In the entries below, identify every line with the string "Blender" and copy it.

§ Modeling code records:
_ _ _

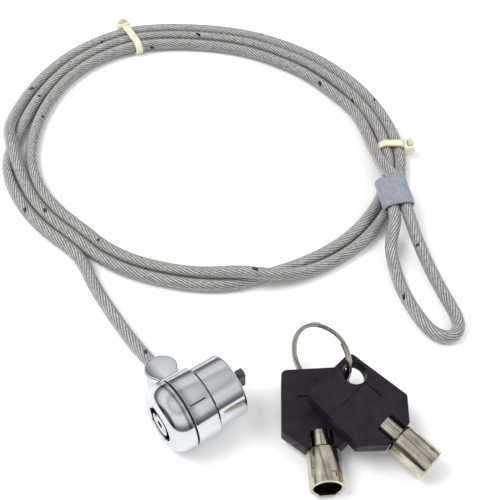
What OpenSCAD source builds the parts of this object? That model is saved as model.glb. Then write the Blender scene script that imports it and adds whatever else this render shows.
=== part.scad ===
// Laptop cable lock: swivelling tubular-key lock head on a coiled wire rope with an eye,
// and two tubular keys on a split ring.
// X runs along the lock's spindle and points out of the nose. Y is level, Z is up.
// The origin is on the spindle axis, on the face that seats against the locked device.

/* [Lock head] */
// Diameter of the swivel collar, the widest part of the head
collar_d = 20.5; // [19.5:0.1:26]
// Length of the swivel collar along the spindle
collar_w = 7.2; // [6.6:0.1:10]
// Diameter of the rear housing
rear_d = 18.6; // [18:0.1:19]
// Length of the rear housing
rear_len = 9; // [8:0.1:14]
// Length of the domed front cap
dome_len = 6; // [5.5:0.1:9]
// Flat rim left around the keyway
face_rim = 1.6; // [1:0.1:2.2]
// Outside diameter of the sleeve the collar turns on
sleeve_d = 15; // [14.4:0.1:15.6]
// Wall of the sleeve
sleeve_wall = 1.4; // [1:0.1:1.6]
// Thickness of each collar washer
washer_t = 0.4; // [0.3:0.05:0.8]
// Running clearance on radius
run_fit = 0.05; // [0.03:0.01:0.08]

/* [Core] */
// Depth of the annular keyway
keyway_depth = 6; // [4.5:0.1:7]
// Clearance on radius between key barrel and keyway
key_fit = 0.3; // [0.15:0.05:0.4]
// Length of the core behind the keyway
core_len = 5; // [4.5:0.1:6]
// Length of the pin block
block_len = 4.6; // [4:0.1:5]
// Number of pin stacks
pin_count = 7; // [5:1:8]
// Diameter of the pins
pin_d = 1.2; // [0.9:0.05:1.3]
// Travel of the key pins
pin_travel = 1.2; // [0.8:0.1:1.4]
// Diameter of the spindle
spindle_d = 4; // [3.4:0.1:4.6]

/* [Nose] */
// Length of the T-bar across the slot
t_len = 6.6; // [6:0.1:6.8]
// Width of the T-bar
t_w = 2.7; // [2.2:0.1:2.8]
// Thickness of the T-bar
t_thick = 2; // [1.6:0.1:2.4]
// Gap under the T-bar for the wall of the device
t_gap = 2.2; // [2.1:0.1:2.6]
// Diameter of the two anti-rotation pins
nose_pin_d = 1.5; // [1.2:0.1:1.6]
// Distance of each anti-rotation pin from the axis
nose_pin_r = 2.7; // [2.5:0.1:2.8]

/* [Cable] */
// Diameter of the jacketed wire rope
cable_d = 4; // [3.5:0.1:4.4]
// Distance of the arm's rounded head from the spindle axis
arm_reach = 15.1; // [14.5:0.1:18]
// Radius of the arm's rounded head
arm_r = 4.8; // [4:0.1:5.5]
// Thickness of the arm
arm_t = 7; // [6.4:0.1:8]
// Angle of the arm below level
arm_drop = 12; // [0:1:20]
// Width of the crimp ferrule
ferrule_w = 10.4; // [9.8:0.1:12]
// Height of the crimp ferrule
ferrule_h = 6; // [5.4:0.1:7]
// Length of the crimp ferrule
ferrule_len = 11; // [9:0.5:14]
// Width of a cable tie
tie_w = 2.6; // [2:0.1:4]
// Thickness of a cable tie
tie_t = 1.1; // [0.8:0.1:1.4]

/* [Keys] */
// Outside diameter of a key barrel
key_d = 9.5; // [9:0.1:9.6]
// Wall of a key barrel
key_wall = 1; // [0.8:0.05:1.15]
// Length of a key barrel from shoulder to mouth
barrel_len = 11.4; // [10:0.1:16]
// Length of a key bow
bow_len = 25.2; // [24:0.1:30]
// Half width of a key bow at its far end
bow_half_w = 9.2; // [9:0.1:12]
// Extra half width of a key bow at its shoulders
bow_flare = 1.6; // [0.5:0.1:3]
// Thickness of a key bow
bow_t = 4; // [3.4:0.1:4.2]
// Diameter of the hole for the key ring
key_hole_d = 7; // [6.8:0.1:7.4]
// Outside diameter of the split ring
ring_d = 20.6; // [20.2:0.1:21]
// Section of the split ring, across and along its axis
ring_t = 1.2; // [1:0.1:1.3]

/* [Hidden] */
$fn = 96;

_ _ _

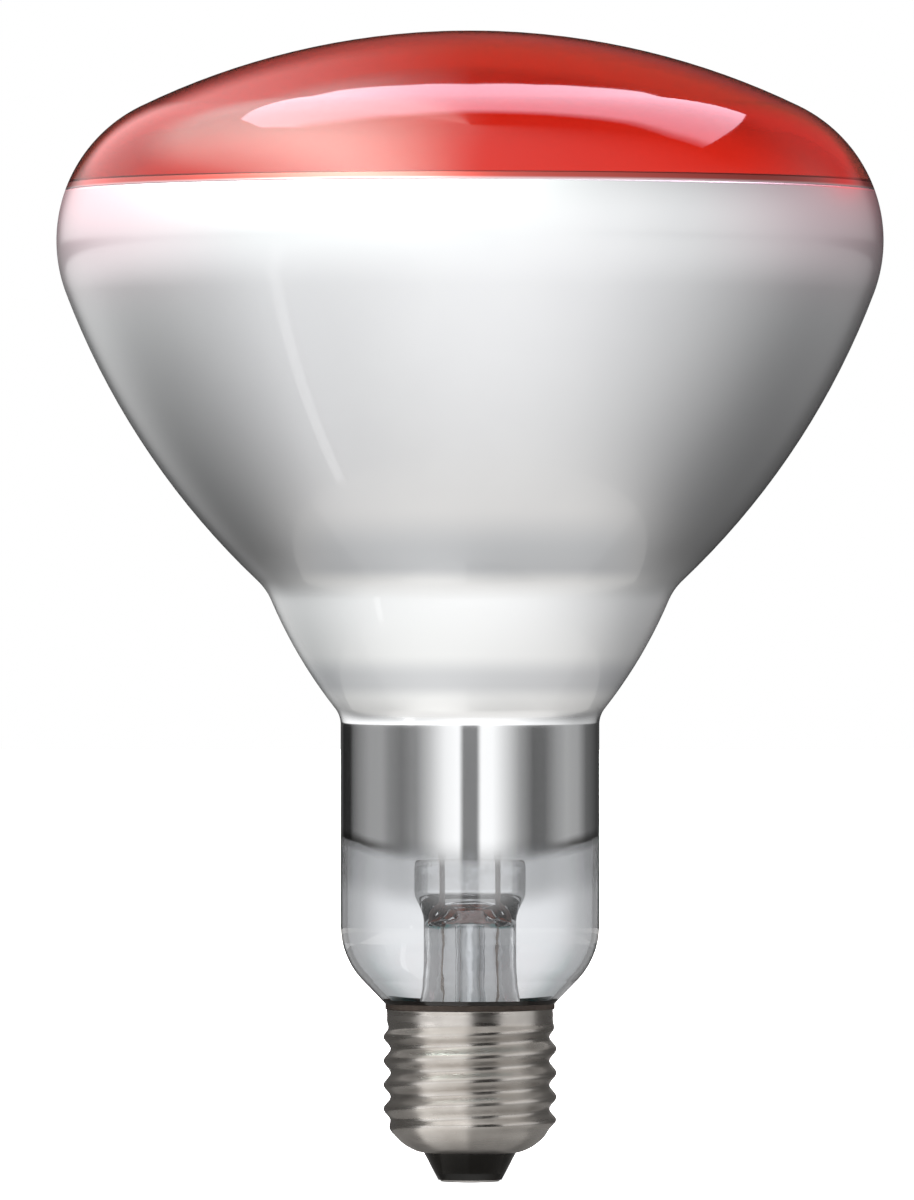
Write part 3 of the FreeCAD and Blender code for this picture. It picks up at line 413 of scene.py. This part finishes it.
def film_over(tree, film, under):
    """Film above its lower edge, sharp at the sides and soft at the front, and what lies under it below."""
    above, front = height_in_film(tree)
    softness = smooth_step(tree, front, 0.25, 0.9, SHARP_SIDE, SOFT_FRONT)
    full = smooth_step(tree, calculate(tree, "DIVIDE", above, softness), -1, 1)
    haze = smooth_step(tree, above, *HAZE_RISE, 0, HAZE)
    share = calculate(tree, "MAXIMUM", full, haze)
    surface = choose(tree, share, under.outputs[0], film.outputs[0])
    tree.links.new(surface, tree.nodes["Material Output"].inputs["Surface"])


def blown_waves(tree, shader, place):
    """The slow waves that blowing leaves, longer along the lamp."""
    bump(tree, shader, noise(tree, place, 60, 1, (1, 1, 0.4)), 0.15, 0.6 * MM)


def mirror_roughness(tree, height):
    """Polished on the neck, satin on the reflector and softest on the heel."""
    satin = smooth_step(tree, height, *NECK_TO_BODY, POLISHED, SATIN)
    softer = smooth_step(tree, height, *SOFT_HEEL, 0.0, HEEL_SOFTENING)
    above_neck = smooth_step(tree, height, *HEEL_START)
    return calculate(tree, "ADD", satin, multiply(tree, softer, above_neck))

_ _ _

§ Answer below:
What OpenSCAD source builds the parts of this object? That model is saved as model.glb. Then write the Blender scene script that imports it and adds whatever else this render shows.
Write part 3 of the FreeCAD and Blender code for this picture. It picks up at line 413 of scene.py. This part finishes it.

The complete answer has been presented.